Por último, y aquí la cosa ya se va
volviendo más grave y definitiva, Olaran deja de encontrar sentido en la
liturgia y los ritos de su propia confesión: “se formó una procesión alrededor
de la iglesia, con el obispo; los curas llevando todos una palma rizada salieron
al atrio por una puerta y entraron por otra, que cerraron. A Javier le
asaltaban las dudas racionalistas, y poco místicas; pensaba: “¿Qué relación
puede haber entre todo esto y el espíritu del cristianismo?” Pensó que aquellas
ceremonias no debían diferenciarse mucho de las del Gran Lama” (pág.244).
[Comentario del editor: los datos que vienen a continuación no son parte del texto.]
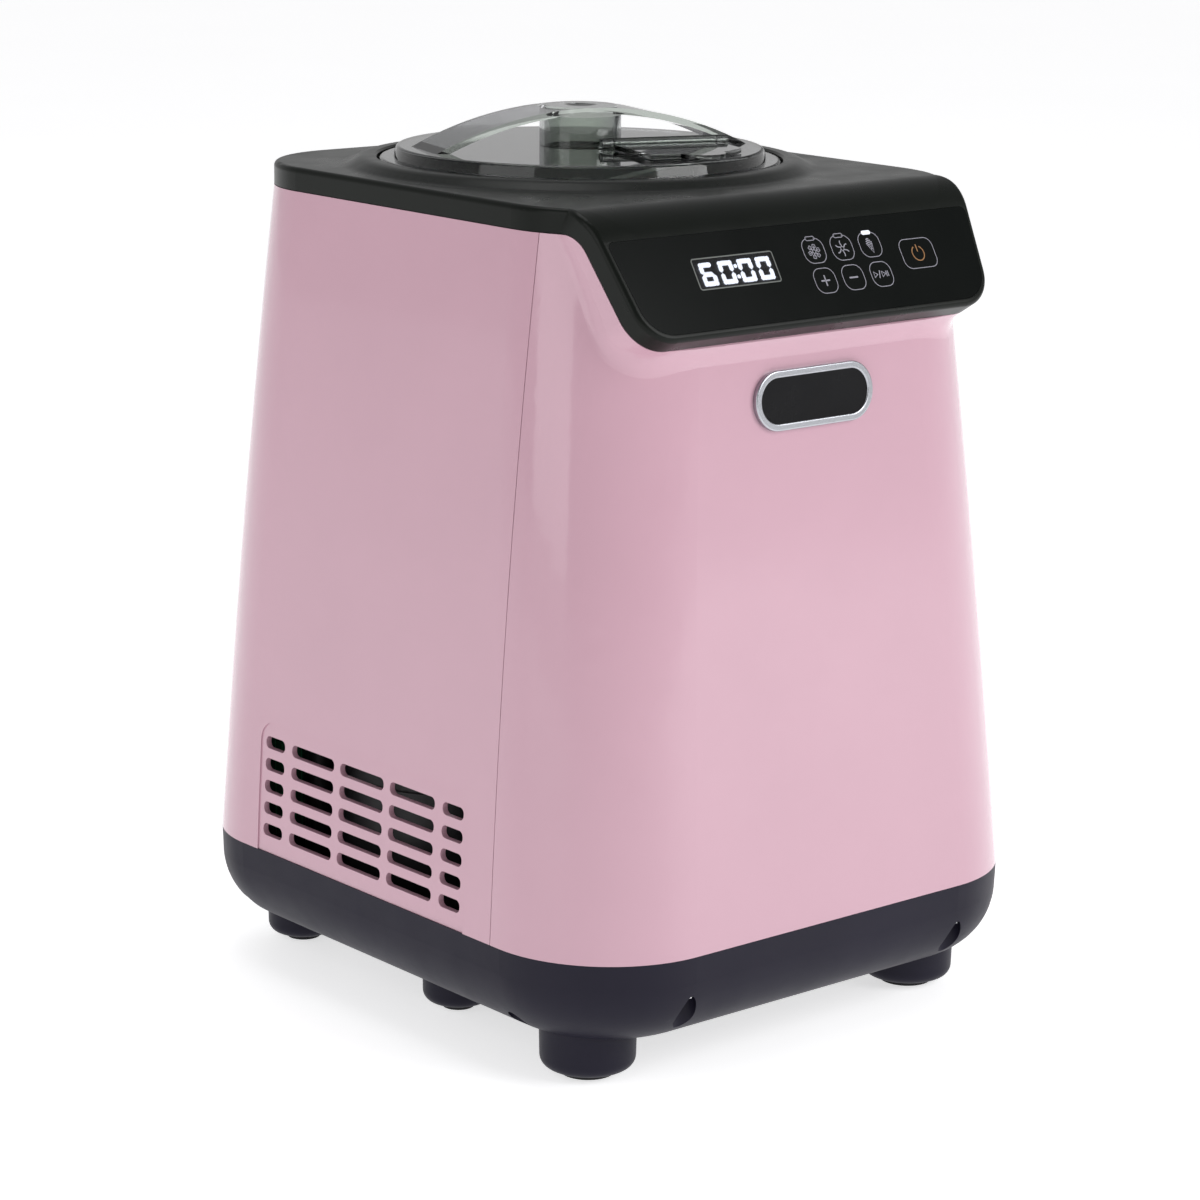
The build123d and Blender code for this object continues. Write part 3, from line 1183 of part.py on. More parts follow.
with BuildPart() as compressor_plate:
    with BuildSketch(Plane.XY.offset(PLATE_LOW_Z)):
        with Locations(COMPRESSOR_PLACE):
            RectangleRounded(MOUNT_SPACING + 22, MOUNT_SPACING + 22, 9.0)
        with Locations(*bolt_places()):
            Circle(2.9, mode=Mode.SUBTRACT)
    extrude(amount=COMPRESSOR_Z[0] - PLATE_LOW_Z)
compressor_plate.part.label = "compressor_plate"
export_step(compressor_plate.part, "parts/compressor_plate.step")

with BuildPart() as compressor_grommets:
    for place in bolt_places():
        add(ring(8.0, 2.9, FLOOR_TOP_Z, PLATE_LOW_Z, place))
compressor_grommets.part.label = "compressor_grommets"
export_step(compressor_grommets.part, "parts/compressor_grommets.step")

with BuildPart() as compressor_bolts:
    for place in bolt_places():
        add(ring(2.9, 0, FLOOR_TOP_Z, COMPRESSOR_Z[0] + 4.0, place))
        with BuildSketch(Plane((*place, COMPRESSOR_Z[0]))):
            RegularPolygon(5.2, 6)
        extrude(amount=3.0)
compressor_bolts.part.label = "compressor_bolts"
export_step(compressor_bolts.part, "parts/compressor_bolts.step")

TUBE_STEP = (CONDENSER_HIGH[2] - CONDENSER_LOW[2]) / TUBE_ROWS
TUBE_COLUMNS = (CONDENSER_LOW[0] + 6.0, CONDENSER_LOW[0] + 16.0)
with BuildPart() as condenser:
    low_x, low_y, low_z = CONDENSER_LOW
    high_x, high_y, high_z = CONDENSER_HIGH
    fin_step = (high_y - low_y - FIN_THICK) / (FIN_COUNT - 1)
    for fin in range(FIN_COUNT):
        fin_y = low_y + fin * fin_step
        add(box_between((low_x, fin_y, low_z), (high_x, fin_y + FIN_THICK, high_z)))
    for row in range(TUBE_ROWS):
        for tube_x in TUBE_COLUMNS:
            with BuildSketch(Plane.XZ.offset(-low_y + 3)):
                with Locations((tube_x, low_z + TUBE_STEP * (row + 0.5))):
                    Circle(2.8)
            extrude(amount=-(high_y - low_y + 6))
    for end_y in (low_y, high_y - FIN_THICK):
        add(box_between((low_x + 2, end_y, FLOOR_TOP_Z), (low_x + 12, end_y + FIN_THICK, low_z)))
condenser.part.label = "condenser"
export_step(condenser.part, "parts/condenser.step")

# ---------------------------------------------------------------- fan
FAN_X, FAN_Y, FAN_Z = FAN_PLACE


def fan_plane(x):
    """A plane across the fan's axis, facing the machine's right."""
    return Plane(origin=(x, FAN_Y, FAN_Z), x_dir=(0, 1, 0), z_dir=(1, 0, 0))


HUB_LOW_X = FAN_X - FAN_HUB[1] / 2
MOTOR_HIGH_X = HUB_LOW_X - 3.0
MOTOR_LOW_X = MOTOR_HIGH_X - FAN_MOTOR[1]
with BuildPart() as fan_blade:
    with BuildSketch(fan_plane(HUB_LOW_X)):
        Circle(FAN_HUB[0])
    extrude(amount=FAN_HUB[1])
    for blade in range(FAN_BLADES):
        turn = 2 * pi * blade / FAN_BLADES
        pitch = (0.62, -0.78 * sin(turn), 0.78 * cos(turn))
        outward = (0, cos(turn), sin(turn))
        with BuildSketch(Plane(origin=(FAN_X, FAN_Y, FAN_Z), x_dir=pitch, z_dir=outward)):
            Rectangle(14.0, 1.4)
        extrude(amount=FAN_RADIUS - 1.0)
    with BuildSketch(fan_plane(MOTOR_HIGH_X - 8)):
        Circle(1.5)
    extrude(amount=HUB_LOW_X - MOTOR_HIGH_X + 9)
fan_blade.part.label = "fan_blade"
export_step(fan_blade.part, "parts/fan_blade.step")

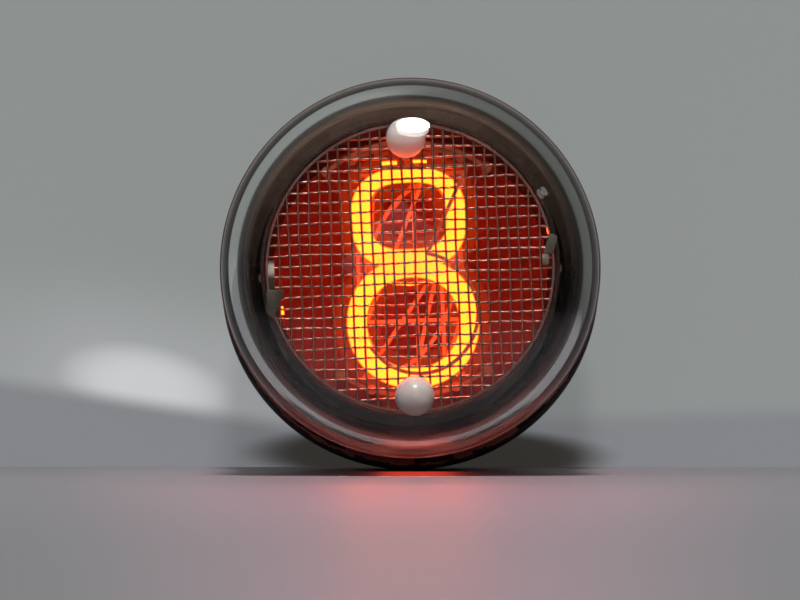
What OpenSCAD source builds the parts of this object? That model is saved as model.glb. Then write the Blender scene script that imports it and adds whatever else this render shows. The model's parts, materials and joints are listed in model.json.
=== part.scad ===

Javier Olaran no es el único
sacerdote noble o apreciable que se puede rastrear en la obra barojiana. Por
ejemplo, en el libro cuarto de El cabo de
las tormentas (1932), titulado Silencio,
el protagonista es un detective jesuita sagaz y racionalista, completamente
capaz de desbrozar la utilidad y la humanidad del dogma. El hecho de que ambas
defensas de un clérigo aceptable se produzcan en período republicano creo que
debe relacionarse con una motivación antirrepublicana fácilmente rastreable en
la obra barojiana inmediatamente anterior a la guerra civil. En otras palabras,
no me parece una casualidad que estas estampas de curas humanos se produzcan en
un momento de intensísima presión entre los medios contra la Iglesia. El cura de Monleón fue firmada en enero
de 1936, exactamente seis meses antes de que se desatara la peor masacre de
clérigos de la historia de España, en la que perdieron la vida asesinados unos
6.832 miembros de la Iglesia. Se escribió, pues, en un contexto público de
violentísimo rechazo de la clerecía, a contracorriente de esa propaganda
anticlerical, como reacción contrarrevolucionaria.
Publicado en Quimera, 383, octubre de 2015.